Given problem: Extract, without alteration, each line from the start of the listing to the line bearing "brow_round = 0.8".
---------- Stored data ----------
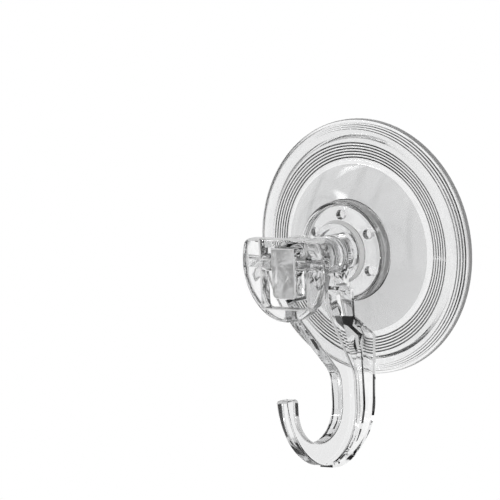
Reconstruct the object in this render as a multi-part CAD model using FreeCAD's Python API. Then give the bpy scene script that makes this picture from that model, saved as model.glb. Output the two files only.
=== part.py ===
import FreeCAD
import Part

import math
import os

from FreeCAD import Vector

# Lever-lock suction cup hook, in millimetres. The wall is the plane Y = 0 and the hook stands out
# of it towards -Y; Z is up, and the stem's axis is the line X = Z = 0. The lever is down, locked.
# A stand-off is a distance from the wall, so a point at stand-off h lies at Y = -h.

# Clearances
run_gap = 0.08          # shaft in a hole that it turns or slides in
fixed_gap = 0.02        # shaft in a hole that holds it still
seat_gap = 0.3          # faces of two bodies that meet
cam_gap = 0.15          # cam to the face that it bears on

# Backing dish
dish_radius = 41.2
dish_edge_low = 1.5     # stand-off of the rim's back
dish_edge_high = 2.4    # stand-off where the rim's bevel starts
rim_shoulder_radius = 39.4
rim_height = 4.7        # stand-off of the flat ring's front
ring_wall = 2.0
groove_count = 6
groove_pitch = 0.95
groove_outer_radius = 34.9
groove_width = 0.5
groove_depth = 0.35
dome_foot_radius = 29.2
dome_foot_round = 6.0
hub_radius = 16.8
hub_foot_height = 10.7  # stand-off where the dome meets the hub
hub_face_height = 16.2
hub_wall = 1.4
hub_face_wall = 1.5
hub_edge_round = 2.0
collar_foot_radius = 10.5
collar_top_radius = 9.9
collar_bore_radius = 8.0
collar_height = 2.2

# Suction pad and its moulded-in insert
pad_radius = 42.5
pad_lip_high = 2.2
pad_rim_wall = 1.2
pad_seal_radius = 34.5  # the flat ring that seals reaches in to here
pad_hollow_height = 5.2
pad_hollow_flat = 11.0
insert_radius = 15.1
insert_wall = 2.2
insert_sink = 0.4       # insert's face below the hub's ceiling when locked
insert_boss_radius = 6.0
insert_boss_depth = 3.6
anchor_count = 6
anchor_pitch_radius = 12.2
anchor_radius = 1.65

# Pull stem
stem_radius = 4.5
tail_radius = 3.1
tail_length = 5.2
head_width = 9.5
head_depth = 5.2
head_top = 5.3
head_bottom = 11.4
head_low_round = 1.6
head_edge_chamfer = 0.35
brow_setback = 0.9      # front of the head's top bar, behind the head's own
brow_side_gap = 0.3     # between that bar's ends and the lever's cheeks
brow_round = 0.8

# Lever and its pin
pin_height = 45.0       # stand-off of the pin's axis
pin_radius = 1.6
knuckle_radius = 2.6
knuckle_inset = 1.1     # knuckle's end, in from the plate's side
lever_half_width = 16.8
lever_half_height = 19.5
lever_side_extra = 2.0  # what the side arcs' radius adds to the half height
lever_centre_z = 0.2
lever_top = 8.2
lever_front = 2.6       # plate's front, forward of the pin's axis
lever_wall = 4.5
lever_corner_round = 2.8
lever_edge_round = 1.1
lever_rear_chamfer = 0.5
window_half_width = 9.05
window_bottom = 14.7
window_corner_round = 1.6
window_rim_chamfer = 0.4
cheek_gap = 0.35        # between a cam and the side of the stem's head
pull_length = 3.5       # how far the stem travels over a quarter turn of the lever
cam_reach = 6.35        # pin's axis to the cam's bearing point, locked
cam_toe_height = 0.5    # below that point, where the cam's flat underside starts
pin_end_gap = 0.25
pin_inset = 0.5
pin_end_chamfer = 0.25
cam_lap = 1.0           # how far the cam's outer end stands in behind the cheek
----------
Exercise solution:
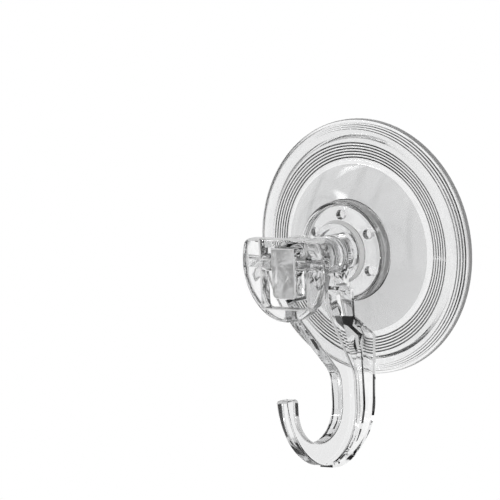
Reconstruct the object in this render as a multi-part CAD model using FreeCAD's Python API. Then give the bpy scene script that makes this picture from that model, saved as model.glb. Output the two files only.
=== part.py ===
import FreeCAD
import Part

import math
import os

from FreeCAD import Vector

# Lever-lock suction cup hook, in millimetres. The wall is the plane Y = 0 and the hook stands out
# of it towards -Y; Z is up, and the stem's axis is the line X = Z = 0. The lever is down, locked.
# A stand-off is a distance from the wall, so a point at stand-off h lies at Y = -h.

# Clearances
run_gap = 0.08          # shaft in a hole that it turns or slides in
fixed_gap = 0.02        # shaft in a hole that holds it still
seat_gap = 0.3          # faces of two bodies that meet
cam_gap = 0.15          # cam to the face that it bears on

# Backing dish
dish_radius = 41.2
dish_edge_low = 1.5     # stand-off of the rim's back
dish_edge_high = 2.4    # stand-off where the rim's bevel starts
rim_shoulder_radius = 39.4
rim_height = 4.7        # stand-off of the flat ring's front
ring_wall = 2.0
groove_count = 6
groove_pitch = 0.95
groove_outer_radius = 34.9
groove_width = 0.5
groove_depth = 0.35
dome_foot_radius = 29.2
dome_foot_round = 6.0
hub_radius = 16.8
hub_foot_height = 10.7  # stand-off where the dome meets the hub
hub_face_height = 16.2
hub_wall = 1.4
hub_face_wall = 1.5
hub_edge_round = 2.0
collar_foot_radius = 10.5
collar_top_radius = 9.9
collar_bore_radius = 8.0
collar_height = 2.2

# Suction pad and its moulded-in insert
pad_radius = 42.5
pad_lip_high = 2.2
pad_rim_wall = 1.2
pad_seal_radius = 34.5  # the flat ring that seals reaches in to here
pad_hollow_height = 5.2
pad_hollow_flat = 11.0
insert_radius = 15.1
insert_wall = 2.2
insert_sink = 0.4       # insert's face below the hub's ceiling when locked
insert_boss_radius = 6.0
insert_boss_depth = 3.6
anchor_count = 6
anchor_pitch_radius = 12.2
anchor_radius = 1.65

# Pull stem
stem_radius = 4.5
tail_radius = 3.1
tail_length = 5.2
head_width = 9.5
head_depth = 5.2
head_top = 5.3
head_bottom = 11.4
head_low_round = 1.6
head_edge_chamfer = 0.35
brow_setback = 0.9      # front of the head's top bar, behind the head's own
brow_side_gap = 0.3     # between that bar's ends and the lever's cheeks
brow_round = 0.8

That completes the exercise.